> [Input for this task]
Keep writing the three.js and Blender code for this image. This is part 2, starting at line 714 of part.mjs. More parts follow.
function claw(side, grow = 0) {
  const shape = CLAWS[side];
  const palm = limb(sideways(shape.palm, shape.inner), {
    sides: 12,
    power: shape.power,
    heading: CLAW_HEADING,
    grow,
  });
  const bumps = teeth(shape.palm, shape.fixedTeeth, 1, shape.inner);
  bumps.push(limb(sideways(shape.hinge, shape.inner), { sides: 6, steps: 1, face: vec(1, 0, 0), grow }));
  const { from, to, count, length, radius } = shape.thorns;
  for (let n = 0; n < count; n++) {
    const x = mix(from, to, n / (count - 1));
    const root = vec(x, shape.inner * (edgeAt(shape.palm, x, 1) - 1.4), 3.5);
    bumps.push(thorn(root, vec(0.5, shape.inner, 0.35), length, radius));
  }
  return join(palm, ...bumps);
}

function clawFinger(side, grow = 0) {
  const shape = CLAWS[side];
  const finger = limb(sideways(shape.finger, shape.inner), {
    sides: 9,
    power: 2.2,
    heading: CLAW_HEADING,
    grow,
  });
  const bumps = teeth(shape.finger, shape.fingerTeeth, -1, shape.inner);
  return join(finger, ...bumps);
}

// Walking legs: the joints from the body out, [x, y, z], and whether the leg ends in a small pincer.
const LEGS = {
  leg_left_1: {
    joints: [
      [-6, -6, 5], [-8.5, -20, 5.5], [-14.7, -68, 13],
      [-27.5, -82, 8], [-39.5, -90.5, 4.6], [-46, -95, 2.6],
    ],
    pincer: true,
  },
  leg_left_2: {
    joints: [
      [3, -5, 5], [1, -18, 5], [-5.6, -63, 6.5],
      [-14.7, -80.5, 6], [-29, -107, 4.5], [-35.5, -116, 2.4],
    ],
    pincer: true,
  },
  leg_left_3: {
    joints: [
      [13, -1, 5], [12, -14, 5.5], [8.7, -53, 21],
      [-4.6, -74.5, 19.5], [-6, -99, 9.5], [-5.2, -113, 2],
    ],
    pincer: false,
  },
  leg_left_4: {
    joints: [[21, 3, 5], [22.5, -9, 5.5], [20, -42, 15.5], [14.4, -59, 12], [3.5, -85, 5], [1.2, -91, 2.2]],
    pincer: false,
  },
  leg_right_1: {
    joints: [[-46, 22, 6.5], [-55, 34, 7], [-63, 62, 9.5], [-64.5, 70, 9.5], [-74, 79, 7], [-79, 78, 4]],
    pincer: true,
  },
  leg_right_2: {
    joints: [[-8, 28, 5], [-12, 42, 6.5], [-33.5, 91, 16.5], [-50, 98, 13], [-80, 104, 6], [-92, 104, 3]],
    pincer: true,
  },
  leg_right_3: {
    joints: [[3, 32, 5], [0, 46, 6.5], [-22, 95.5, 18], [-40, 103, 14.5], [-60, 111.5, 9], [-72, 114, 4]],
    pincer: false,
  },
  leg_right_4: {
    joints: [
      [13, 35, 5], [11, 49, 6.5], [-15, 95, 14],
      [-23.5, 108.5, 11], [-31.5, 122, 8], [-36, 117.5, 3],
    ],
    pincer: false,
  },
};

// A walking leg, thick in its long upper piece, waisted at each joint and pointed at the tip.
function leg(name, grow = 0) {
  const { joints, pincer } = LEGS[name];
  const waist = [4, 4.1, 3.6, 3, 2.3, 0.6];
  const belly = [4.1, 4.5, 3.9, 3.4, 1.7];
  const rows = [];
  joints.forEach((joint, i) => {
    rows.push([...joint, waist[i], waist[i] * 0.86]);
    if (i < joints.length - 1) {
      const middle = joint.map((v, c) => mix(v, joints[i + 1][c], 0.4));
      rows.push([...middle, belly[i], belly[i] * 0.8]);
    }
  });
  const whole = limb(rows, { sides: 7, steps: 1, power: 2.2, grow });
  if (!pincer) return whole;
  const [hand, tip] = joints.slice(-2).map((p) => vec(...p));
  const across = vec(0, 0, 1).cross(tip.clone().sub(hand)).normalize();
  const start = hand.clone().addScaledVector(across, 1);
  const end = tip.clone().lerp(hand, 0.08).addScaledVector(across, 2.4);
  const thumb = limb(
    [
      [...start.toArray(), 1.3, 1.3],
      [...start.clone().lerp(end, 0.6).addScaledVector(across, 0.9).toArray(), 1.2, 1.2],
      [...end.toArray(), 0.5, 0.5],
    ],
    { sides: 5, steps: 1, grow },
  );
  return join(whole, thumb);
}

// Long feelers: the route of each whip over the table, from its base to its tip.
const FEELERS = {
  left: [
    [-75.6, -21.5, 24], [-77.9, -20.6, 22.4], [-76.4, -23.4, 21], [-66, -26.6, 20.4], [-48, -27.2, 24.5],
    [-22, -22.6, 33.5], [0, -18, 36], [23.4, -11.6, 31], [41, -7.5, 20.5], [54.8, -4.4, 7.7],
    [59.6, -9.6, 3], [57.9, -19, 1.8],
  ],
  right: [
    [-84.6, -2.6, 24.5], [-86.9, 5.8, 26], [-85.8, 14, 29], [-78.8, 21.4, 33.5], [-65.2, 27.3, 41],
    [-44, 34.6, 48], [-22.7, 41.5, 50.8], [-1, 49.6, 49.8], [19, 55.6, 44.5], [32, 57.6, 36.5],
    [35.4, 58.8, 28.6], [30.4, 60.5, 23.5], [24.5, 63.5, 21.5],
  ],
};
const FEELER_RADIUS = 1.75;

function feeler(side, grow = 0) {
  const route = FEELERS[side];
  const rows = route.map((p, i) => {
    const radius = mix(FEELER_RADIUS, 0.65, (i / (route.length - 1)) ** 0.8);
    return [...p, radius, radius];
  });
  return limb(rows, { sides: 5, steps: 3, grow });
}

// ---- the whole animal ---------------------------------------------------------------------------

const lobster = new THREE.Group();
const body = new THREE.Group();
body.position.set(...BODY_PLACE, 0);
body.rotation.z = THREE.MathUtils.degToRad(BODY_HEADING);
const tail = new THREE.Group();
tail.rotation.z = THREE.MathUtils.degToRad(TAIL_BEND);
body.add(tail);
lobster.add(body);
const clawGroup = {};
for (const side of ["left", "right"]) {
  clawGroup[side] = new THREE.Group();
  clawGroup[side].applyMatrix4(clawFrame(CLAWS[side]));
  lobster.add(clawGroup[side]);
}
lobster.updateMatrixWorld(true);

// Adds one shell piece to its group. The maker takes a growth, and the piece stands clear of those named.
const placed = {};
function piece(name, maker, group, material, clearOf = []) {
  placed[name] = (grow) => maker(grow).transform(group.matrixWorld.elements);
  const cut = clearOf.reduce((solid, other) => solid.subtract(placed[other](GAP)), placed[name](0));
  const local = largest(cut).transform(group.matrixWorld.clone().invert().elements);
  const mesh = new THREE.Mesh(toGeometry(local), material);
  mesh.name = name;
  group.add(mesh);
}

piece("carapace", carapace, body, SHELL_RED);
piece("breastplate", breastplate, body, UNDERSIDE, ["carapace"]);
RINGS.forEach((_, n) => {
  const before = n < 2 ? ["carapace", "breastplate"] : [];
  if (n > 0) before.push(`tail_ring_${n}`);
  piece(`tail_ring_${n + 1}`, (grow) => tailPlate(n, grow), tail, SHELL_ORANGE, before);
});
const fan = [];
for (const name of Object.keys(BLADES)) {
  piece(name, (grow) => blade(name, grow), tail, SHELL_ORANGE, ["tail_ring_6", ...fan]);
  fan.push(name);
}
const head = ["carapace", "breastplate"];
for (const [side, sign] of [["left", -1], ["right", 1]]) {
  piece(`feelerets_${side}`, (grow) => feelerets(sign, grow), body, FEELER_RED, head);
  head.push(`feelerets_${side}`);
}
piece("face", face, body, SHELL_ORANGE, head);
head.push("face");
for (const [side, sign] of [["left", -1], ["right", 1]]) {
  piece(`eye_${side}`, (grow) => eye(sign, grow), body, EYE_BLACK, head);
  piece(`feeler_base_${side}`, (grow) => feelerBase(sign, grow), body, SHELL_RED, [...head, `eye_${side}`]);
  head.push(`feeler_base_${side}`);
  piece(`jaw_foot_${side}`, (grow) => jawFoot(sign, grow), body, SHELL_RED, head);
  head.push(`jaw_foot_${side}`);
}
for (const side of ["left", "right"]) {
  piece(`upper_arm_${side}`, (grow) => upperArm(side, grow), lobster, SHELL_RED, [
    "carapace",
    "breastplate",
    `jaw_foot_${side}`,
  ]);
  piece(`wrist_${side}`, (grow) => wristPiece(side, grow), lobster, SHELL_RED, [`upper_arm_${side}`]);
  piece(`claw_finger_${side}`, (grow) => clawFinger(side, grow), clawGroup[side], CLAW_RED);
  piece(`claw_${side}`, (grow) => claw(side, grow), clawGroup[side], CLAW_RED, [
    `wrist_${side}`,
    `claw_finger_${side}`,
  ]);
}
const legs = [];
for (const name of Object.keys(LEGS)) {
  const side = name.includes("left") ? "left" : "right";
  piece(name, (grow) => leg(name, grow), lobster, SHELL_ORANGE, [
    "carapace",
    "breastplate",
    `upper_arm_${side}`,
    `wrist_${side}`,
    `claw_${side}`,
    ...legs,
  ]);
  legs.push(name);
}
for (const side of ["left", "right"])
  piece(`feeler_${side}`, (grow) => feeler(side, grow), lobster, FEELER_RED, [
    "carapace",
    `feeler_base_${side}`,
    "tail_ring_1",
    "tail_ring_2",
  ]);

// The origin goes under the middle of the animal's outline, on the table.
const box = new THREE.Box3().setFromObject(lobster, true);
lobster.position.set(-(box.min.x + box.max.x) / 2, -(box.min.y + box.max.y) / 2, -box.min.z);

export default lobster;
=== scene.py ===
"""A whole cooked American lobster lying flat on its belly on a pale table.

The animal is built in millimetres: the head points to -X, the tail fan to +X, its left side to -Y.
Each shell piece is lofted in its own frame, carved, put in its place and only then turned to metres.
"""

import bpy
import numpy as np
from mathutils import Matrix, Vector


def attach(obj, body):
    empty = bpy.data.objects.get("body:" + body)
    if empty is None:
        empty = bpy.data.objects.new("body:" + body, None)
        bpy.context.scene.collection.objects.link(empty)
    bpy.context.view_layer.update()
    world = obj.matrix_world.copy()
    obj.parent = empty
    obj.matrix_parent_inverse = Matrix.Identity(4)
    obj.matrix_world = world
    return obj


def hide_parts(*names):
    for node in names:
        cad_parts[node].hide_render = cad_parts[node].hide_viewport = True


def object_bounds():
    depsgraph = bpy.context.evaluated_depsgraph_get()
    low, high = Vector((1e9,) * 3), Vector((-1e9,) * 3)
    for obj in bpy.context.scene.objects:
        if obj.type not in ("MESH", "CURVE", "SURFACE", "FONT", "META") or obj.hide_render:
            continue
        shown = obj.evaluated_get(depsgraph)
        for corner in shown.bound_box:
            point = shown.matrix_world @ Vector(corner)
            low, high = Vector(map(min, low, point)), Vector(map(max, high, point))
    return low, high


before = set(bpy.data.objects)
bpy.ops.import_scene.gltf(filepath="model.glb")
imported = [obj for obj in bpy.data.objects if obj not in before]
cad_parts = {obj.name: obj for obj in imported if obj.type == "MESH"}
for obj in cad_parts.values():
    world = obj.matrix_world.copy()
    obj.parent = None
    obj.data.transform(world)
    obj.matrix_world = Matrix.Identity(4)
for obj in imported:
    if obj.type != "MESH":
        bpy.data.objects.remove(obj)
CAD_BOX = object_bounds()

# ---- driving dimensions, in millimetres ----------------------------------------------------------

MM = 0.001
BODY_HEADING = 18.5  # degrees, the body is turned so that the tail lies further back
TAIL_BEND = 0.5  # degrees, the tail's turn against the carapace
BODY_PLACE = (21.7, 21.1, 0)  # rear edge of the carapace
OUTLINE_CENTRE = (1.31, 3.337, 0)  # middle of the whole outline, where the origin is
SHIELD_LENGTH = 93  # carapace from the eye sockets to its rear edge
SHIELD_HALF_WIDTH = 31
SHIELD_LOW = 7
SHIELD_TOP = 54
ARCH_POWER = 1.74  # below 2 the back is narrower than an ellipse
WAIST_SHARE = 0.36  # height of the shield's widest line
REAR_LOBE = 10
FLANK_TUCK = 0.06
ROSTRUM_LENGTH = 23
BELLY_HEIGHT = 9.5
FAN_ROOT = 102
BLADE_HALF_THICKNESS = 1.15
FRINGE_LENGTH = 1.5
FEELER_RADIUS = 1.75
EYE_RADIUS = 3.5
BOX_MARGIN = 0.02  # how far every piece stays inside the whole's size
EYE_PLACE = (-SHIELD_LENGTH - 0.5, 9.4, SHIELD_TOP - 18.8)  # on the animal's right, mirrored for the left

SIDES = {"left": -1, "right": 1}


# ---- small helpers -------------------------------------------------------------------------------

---

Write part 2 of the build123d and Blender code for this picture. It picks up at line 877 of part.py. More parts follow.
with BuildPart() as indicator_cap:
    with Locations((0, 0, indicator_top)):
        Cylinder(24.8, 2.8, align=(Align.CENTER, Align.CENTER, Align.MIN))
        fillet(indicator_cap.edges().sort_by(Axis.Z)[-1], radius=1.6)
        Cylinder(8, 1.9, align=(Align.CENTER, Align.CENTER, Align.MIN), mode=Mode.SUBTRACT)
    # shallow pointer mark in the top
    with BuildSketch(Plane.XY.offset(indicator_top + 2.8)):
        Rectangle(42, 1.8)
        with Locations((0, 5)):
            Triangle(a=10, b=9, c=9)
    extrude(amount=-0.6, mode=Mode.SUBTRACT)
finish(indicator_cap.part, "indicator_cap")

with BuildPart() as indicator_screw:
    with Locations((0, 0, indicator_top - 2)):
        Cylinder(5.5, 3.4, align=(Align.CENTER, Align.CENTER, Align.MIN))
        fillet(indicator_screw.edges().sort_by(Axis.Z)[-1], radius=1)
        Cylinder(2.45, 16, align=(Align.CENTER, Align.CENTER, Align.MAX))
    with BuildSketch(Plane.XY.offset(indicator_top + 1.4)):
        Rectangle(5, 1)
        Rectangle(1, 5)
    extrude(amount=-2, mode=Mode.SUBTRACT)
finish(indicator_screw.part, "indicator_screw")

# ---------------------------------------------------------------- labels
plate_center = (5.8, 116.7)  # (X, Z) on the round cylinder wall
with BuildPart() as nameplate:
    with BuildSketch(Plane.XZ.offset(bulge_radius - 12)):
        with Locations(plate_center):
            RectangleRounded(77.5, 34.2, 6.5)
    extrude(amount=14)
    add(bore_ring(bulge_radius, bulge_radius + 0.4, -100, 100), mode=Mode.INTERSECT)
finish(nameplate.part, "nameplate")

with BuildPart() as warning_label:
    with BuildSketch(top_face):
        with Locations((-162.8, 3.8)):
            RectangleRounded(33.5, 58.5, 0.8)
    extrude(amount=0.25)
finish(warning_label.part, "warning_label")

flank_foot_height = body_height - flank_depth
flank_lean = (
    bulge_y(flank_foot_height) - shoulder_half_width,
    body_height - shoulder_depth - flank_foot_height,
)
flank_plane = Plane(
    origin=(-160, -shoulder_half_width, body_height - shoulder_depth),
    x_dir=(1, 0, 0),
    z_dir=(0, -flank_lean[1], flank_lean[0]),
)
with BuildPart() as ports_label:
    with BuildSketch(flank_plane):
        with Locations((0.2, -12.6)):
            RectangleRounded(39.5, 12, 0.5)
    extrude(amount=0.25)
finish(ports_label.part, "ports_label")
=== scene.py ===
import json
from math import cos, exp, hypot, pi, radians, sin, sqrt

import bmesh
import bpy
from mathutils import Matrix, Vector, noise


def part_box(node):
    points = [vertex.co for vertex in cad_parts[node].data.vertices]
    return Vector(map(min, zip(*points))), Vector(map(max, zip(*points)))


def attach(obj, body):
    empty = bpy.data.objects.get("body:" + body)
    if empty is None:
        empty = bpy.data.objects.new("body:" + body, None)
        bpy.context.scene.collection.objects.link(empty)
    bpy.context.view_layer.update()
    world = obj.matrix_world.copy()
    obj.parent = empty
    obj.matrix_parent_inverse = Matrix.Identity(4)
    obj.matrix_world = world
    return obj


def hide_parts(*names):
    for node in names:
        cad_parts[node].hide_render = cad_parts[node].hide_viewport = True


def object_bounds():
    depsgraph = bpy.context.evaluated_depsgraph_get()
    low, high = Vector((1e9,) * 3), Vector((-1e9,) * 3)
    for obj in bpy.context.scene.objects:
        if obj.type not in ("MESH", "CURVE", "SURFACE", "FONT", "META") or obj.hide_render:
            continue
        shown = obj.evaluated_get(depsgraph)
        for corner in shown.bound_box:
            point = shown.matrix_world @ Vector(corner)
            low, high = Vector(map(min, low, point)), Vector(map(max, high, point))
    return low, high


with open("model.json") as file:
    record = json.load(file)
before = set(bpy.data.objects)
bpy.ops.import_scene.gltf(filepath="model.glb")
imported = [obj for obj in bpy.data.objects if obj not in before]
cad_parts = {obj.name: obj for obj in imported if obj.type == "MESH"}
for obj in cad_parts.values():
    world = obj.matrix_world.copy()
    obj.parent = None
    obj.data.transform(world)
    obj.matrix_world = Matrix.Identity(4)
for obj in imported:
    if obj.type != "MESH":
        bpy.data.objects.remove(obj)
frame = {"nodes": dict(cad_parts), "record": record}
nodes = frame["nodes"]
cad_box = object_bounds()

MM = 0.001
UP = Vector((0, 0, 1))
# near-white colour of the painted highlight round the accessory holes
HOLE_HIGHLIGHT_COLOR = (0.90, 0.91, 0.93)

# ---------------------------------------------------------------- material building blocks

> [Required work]
Read the entries and select each line where the word "return" is found.

> [Response for this exercise]
  return join(palm, ...bumps);
  return join(finger, ...bumps);
  if (!pincer) return whole;
  return join(whole, thumb);
    return [...p, radius, radius];
  return limb(rows, { sides: 5, steps: 3, grow });
    return obj
    return low, high
    return Vector(map(min, zip(*points))), Vector(map(max, zip(*points)))
    return obj
    return low, high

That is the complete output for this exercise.